Do not take this medication with any of the following medications:
This medicine may also interact with the following:
medicines for high blood pressure
NSAIDs, medicines for pain and inflammation, like ibuprofen or naproxen
potassium salts or potassium supplements
What if I miss a dose?
If you miss a dose, take it as soon as you can. If it is almost time for your next dose, take only that dose. Do not take double or extra doses.
Where should I keep my medicine?
Keep out of the reach of children.
Store at room temperature between 20 and 25 degrees C (68 and 77 degrees F). Keep container tightly closed. Throw away any unused medicine after the expiration date.
What should I tell my health care provider before I take this medicine?
They need to know if you have any of these conditions:
bone marrow disease
heart or blood vessel disease
if you are on a special diet, such as a low salt diet
immune system disease like lupus
kidney or liver disease
low blood pressure
previous swelling of the tongue, face, or lips with difficulty breathing, difficulty swallowing, hoarseness, or tightening of the throat
an unusual or allergic reaction to trandolapril, other ACE inhibitors, insect venom, foods, dyes, or preservatives
pregnant or trying to get pregnant
What should I watch for while using this medicine?
Visit your doctor or health care professional for regular checks on your progress. Check your blood pressure as directed. Ask your doctor or health care professional what your blood pressure should be and when you should contact him or her. Call your doctor or health care professional if you notice an irregular or fast heart beat.
Women should inform their doctor if they wish to become pregnant or think they might be pregnant. There is a potential for serious side effects to an unborn child. Talk to your health care professional or pharmacist for more information.

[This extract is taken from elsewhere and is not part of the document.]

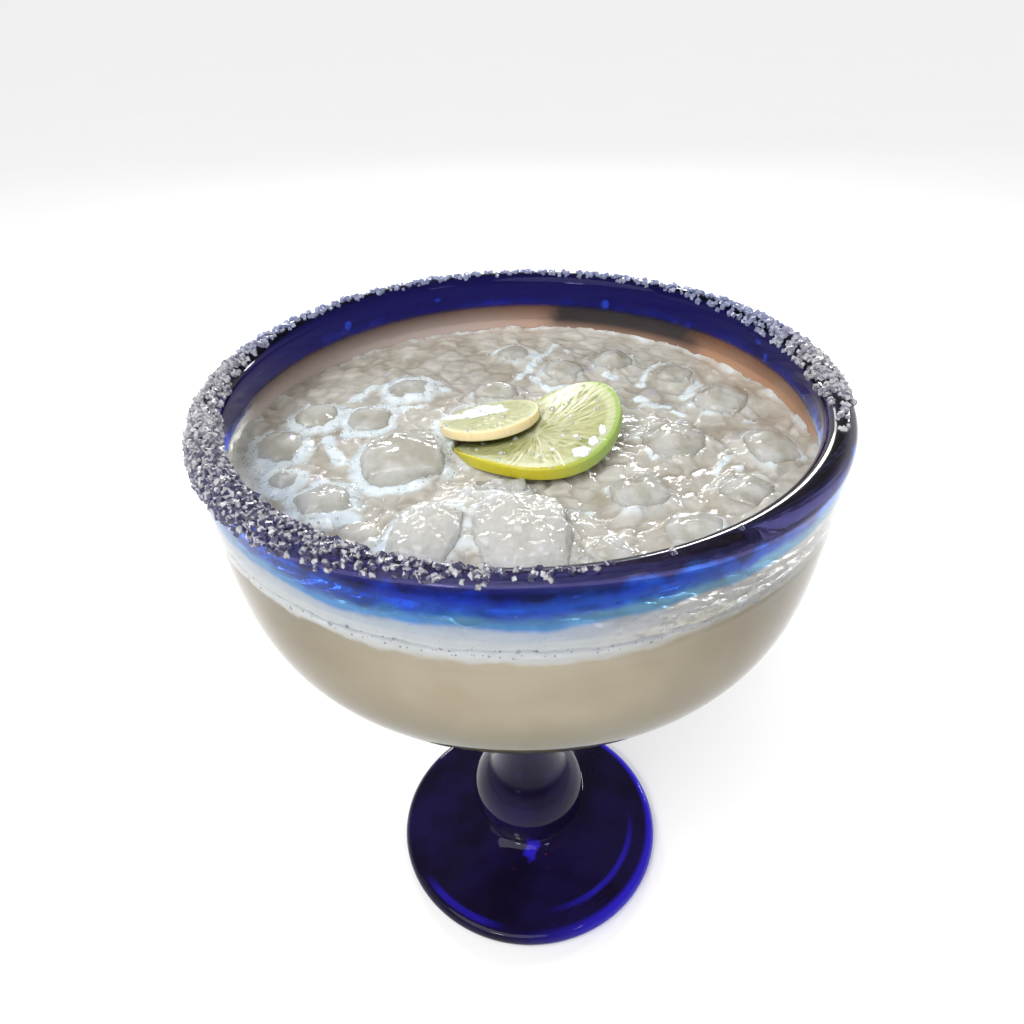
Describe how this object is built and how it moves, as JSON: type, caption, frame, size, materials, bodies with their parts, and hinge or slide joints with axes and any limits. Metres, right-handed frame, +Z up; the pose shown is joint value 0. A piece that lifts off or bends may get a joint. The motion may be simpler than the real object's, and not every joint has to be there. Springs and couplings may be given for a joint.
{
  "type": "margarita cocktail in a stemmed glass",
  "caption": "Wide hand-blown stemmed glass with a blue rolled lip, stem and foot, holding a cloudy iced margarita with lime slices and a salted rim.",
  "frame": {"origin": "middle of the foot's flat underside, on the glass's axis", "axes": "+Z up along the glass's axis; +Y away from the picture's viewer, +X to the viewer's right"},
  "size_m": [0.1335, 0.132, 0.1578],
  "materials": {
    "glass": "clear, hand-blown, cobalt blue at the lip, stem and foot",
    "drink": "cloudy, wet",
    "ice": "wet, cloudy",
    "lime": "wet, glossy",
    "salt": "coarse crystals"
  },
  "bodies": {
    "root": {"glass": "glass", "drink": "drink", "ice_01": "ice", "ice_02": "ice", "ice_03": "ice", "ice_04": "ice", "ice_05": "ice", "ice_06": "ice", "ice_07": "ice", "ice_08": "ice", "ice_09": "ice", "ice_10": "ice", "ice_11": "ice", "ice_12": "ice", "ice_13": "ice", "ice_14": "ice", "ice_15": "ice", "ice_16": "ice", "ice_17": "ice", "ice_18": "ice", "ice_19": "ice", "ice_20": "ice", "ice_21": "ice", "ice_22": "ice", "lime_wheel": "lime", "lime_slice": "lime", "salt_crust": "salt"}
  },
  "joints": []
}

Check with your doctor or health care professional if you get an attack of severe diarrhea, nausea and vomiting, or if you sweat a lot. The loss of too much body fluid can make it dangerous for you to take this medicine.
You may get drowsy or dizzy. Do not drive, use machinery, or do anything that needs mental alertness until you know how this drug affects you. Do not stand or sit up quickly, especially if you are an older patient. This reduces the risk of dizzy or fainting spells. Alcohol can make you more drowsy and dizzy. Avoid alcoholic drinks.
Avoid salt substitutes unless you are told otherwise by your doctor or health care professional.
Do not treat yourself for coughs, colds, or pain while you are taking this medicine without asking your doctor or health care professional for advice. Some ingredients may increase your blood pressure.